Other committees are the development/marketing committee, with Becker as chairwoman and Petrini as a member, a land use/planning committee with Lightfield as chairwoman and Perone as a member, a streetscape/beautification committee with Town Clerk Rick McQuaid as chairman and Becker and former Councilman Nick Kydes as members and a steering committee led by Lightfield with Perone, Watts, McQuaid, Becker, Kydes and Petrini as members.
Lightfield used Petrini’s comments about the 1955 flood as fodder for thought.
“I want to make you guys stop and think about that for a moment,” she said. “As a city, we develop policy and plans and things like that. For some of us policy wonks, we talk about that nothing has happened since the flood. The city stopped investing and stopped planning and creating programs and stuff about the time that the flood happened. The flood caused many things to happen. They knocked down a lot of buildings, they put in Freese Park, they made buildings go down to a suburban level of two stories when the buildings on Wall Street, if you look at the old pictures, were three, four and five stories. That was the policy the city enacted and then stopped. Stopped making the investment. The investment dollars went to South Norwalk and to other areas of Norwalk.”

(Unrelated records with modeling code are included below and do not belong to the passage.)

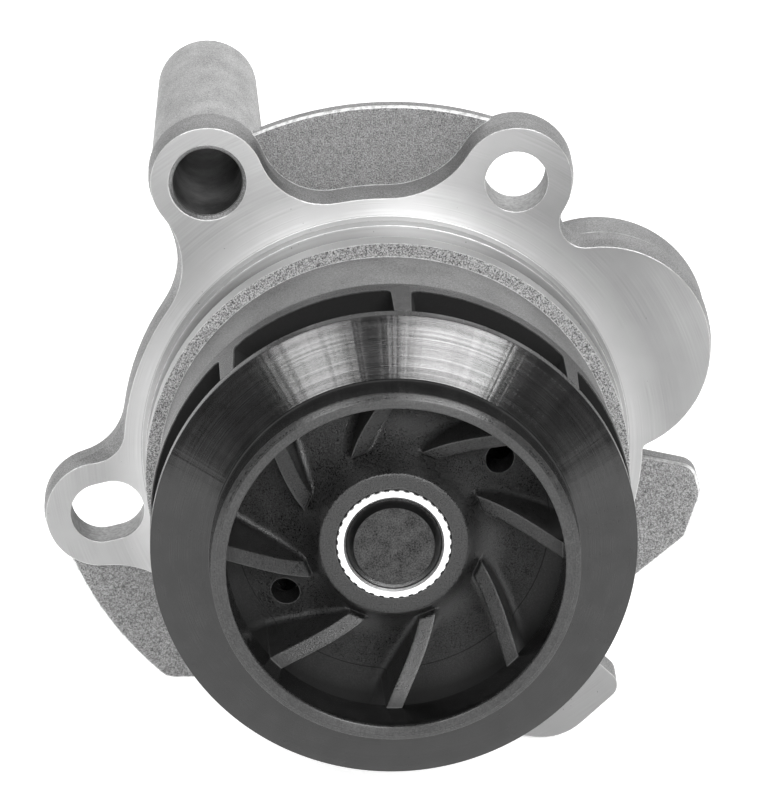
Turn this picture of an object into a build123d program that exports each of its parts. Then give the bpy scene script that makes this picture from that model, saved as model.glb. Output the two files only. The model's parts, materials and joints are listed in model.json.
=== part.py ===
"""Belt-driven coolant pump with a closed impeller, one STEP file per separate piece.

Frame, in millimetres: the shaft axis is Y. The origin is on the shaft axis, in the plane of the
flange face that bolts to the engine block. The impeller points to -Y, the belt pulley to +Y, +Z is up.
"""
import os
from math import atan2, cos, hypot, pi, radians, sin, sqrt

from build123d import *

os.makedirs("parts", exist_ok=True)

# ---------------------------------------------------------------- driving dimensions
# flange: tangent circles in the XZ plane, each (x, z, radius)
FLANGE_TOP = (0.0, 0.0, 35.7)
FLANGE_LOW = (0.0, 0.0, 35.1)
EAR_UPPER_LEFT = (-24.0, 38.1, 7.7)
EAR_UPPER_RIGHT = (17.6, 37.9, 7.56)
EAR_LEFT = (-39.0, -9.3, 7.5)
LOBE = (29.25, 13.65, 14.95)
FLANGE_THICK = 8.0
EAR_THICK = 5.8
EAR_PAD_BACK = 7.0
EDGE_ROUND = 0.5
# radii of the hollows between those circles, clockwise from the one after the left ear
FRONT_HOLLOWS = [4.5, 11.0, 9.2, 12.4, 3.55, 1.2, 12.0]
# behind the parting line the cast outline stands out further
PARTING = 2.5
PARTING_OUT = 0.3
BACK_HOLLOWS = [8.0, 12.0, 8.9, 12.1, 3.25, 0.9, 11.7]
LOBE_DEPTH = 13.0
LOBE_STEP = 5.5
LOBE_BACK = (29.1, 13.75, 15.2)
LOBE_BACK_ROUND = 1.0
LOBE_WALL = 3.2
LOBE_POCKET_IN_R = 30.5

# thin cast shield plates behind the flange face
SHIELD_R = 46.3
SHIELD_CENTRE = (0.7, 0.8)
SHIELD_FRONT = 5.2
SHIELD_BACK = 8.0
WING_FRONT = 4.5
WING_BACK = 8.3
SHIELD_ROUND = 0.8

# bolt points
BOLT_R = 4.25
HOLE_CLEAR_R = 6.6
SLEEVE_HOLE_R = 4.7
SLEEVE_MOUTH = 0.6
SLEEVE_X = -23.85
SLEEVE_TOP_R = 7.85
SLEEVE_END_R = 6.88
SLEEVE_END = 45.7
SLEEVE_END_ROUND = 1.2
SLOT_CENTRE = (-38.1, -8.9)
SLOT_R = 4.22
SLOT_HALF = 0.85
SLOT_ANGLE = 13.5

# spigot and nose that enter the block, radius and axial stations
SPIGOT_R = 32.75
GROOVE_R = 30.4
GROOVE_BACK = -2.6
GROOVE_FRONT = -7.5
SPIGOT_FRONT = -10.4
NOSE_R = 30.95
NOSE_STEP = -10.75
NOSE_FRONT = -24.2
SPIGOT_CHAMFER = 0.5
NOSE_POCKET_OUT_R = 27.65
NOSE_POCKET_IN_R = 22.8
NOSE_POCKET_END = -9.25

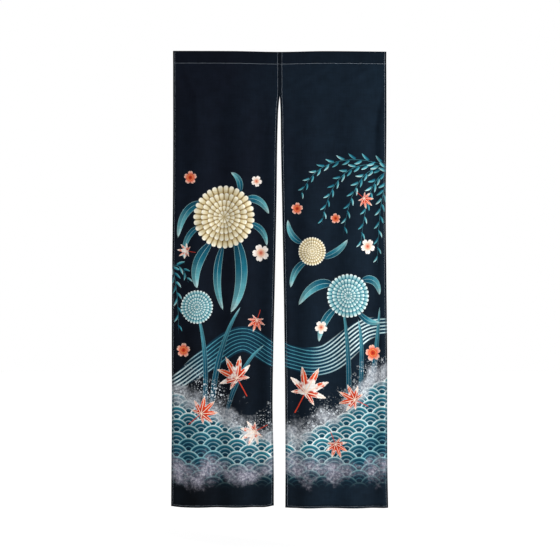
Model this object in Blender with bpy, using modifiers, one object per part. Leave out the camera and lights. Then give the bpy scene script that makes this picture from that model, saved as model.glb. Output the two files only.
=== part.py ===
"""A two-panel noren door curtain, hanging from its rod pocket.

Metres, +Z up, front towards -Y. The origin is the middle of the rod pocket, on the axis of a thin rod in it.
Each side is cut as one hemmed panel whose top turns back into the pocket. The two are seamed together along
the middle from the top edge down to the head of the slit.
"""

import math
from collections import namedtuple

import bmesh
import bpy

# Sewn sizes
PANEL_WIDTH = 0.421
CURTAIN_LENGTH = 1.800
POCKET_DEPTH = 0.0475
HEM_WIDTH = 0.0085
HEM_STEP = 0.0012
PIECE_GAP = 0.0003

# Cloth thicknesses: one layer of the field, and the turned layers of a hem
FIELD_THICK = 0.0014
HEM_THICK = 0.0026
POCKET_WALL = 0.0012

# Rod pocket: round over the rod, then two walls drawn together down to the stitch line
POCKET_RADIUS = 0.008
POCKET_FOOT = 0.0006
ARC_STEPS = 8
TOP_EDGE = POCKET_RADIUS + POCKET_WALL

# The seam and the folds
SLIT_HEAD = 0.175
SEAM_HOLD_REACH = 0.070
SEAM_HOLD_FADE = 0.320
STITCH_TAKE_UP = 0.0004
STITCH_HOLD_FADE = 0.160
FOLDS_AT_STITCHES = 0.04
CORNER_REACH = 0.028
CORNER_LIFT_POWER = 8

# How finely the cloth is drawn
FIELD_COLUMNS = 22
PANEL_ROWS = 32
POCKET_COLUMNS = 14

SHARP_ANGLE = math.radians(40)
CLOTH_COLOUR = "1B2531"
HEADING_COLOUR = "171E29"

EdgeRow = namedtuple("EdgeRow", "drop outer inner")
DipRow = namedtuple("DipRow", "x dip")
Fold = namedtuple("Fold", "at_top at_bottom height half_width")
Panel = namedtuple("Panel", "name side edges folds corner_rise length")

# Distance of each panel's outer edge and slit edge from the middle line, by the drop below the top edge
LEFT_EDGES = (
    EdgeRow(drop=0.000, outer=0.4206, inner=PIECE_GAP / 2),
    EdgeRow(drop=0.140, outer=0.4207, inner=PIECE_GAP / 2),
    EdgeRow(drop=0.175, outer=0.4207, inner=PIECE_GAP / 2),
    EdgeRow(drop=0.205, outer=0.4208, inner=0.0040),
    EdgeRow(drop=0.241, outer=0.4208, inner=0.0068),
    EdgeRow(drop=0.370, outer=0.4210, inner=0.0103),
    EdgeRow(drop=0.590, outer=0.4219, inner=0.0131),
    EdgeRow(drop=0.905, outer=0.4252, inner=0.0194),
    EdgeRow(drop=1.160, outer=0.4264, inner=0.0252),
    EdgeRow(drop=1.400, outer=0.4260, inner=0.0284),
    EdgeRow(drop=1.630, outer=0.4278, inner=0.0240),
    EdgeRow(drop=1.800, outer=0.4290, inner=0.0237),
)
RIGHT_EDGES = (
    EdgeRow(drop=0.000, outer=0.4195, inner=PIECE_GAP / 2),
    EdgeRow(drop=0.140, outer=0.4203, inner=PIECE_GAP / 2),
    EdgeRow(drop=0.175, outer=0.4204, inner=PIECE_GAP / 2),
    EdgeRow(drop=0.205, outer=0.4205, inner=0.0018),
    EdgeRow(drop=0.241, outer=0.4205, inner=0.0033),
    EdgeRow(drop=0.370, outer=0.4199, inner=0.0046),
    EdgeRow(drop=0.590, outer=0.4180, inner=0.0088),
    EdgeRow(drop=0.905, outer=0.4205, inner=0.0150),
    EdgeRow(drop=1.160, outer=0.4232, inner=0.0188),
    EdgeRow(drop=1.400, outer=0.4235, inner=0.0211),
    EdgeRow(drop=1.630, outer=0.4243, inner=0.0222),
    EdgeRow(drop=1.800, outer=0.4272, inner=0.0216),
)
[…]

When people talk about Wall Street dying after the flood, she said, they don’t mean that Wall street was dead right after the flood, “but the city stopped doing things the city should do. Of course, you could argue that the city is not doing the things it should do in SoNo now,” she said. “That is a whole different issue. … Part of the task of the task force is to separate the policy end what government can do and what resources are available, and the other half is what can we do to help businesses now from a programming end.”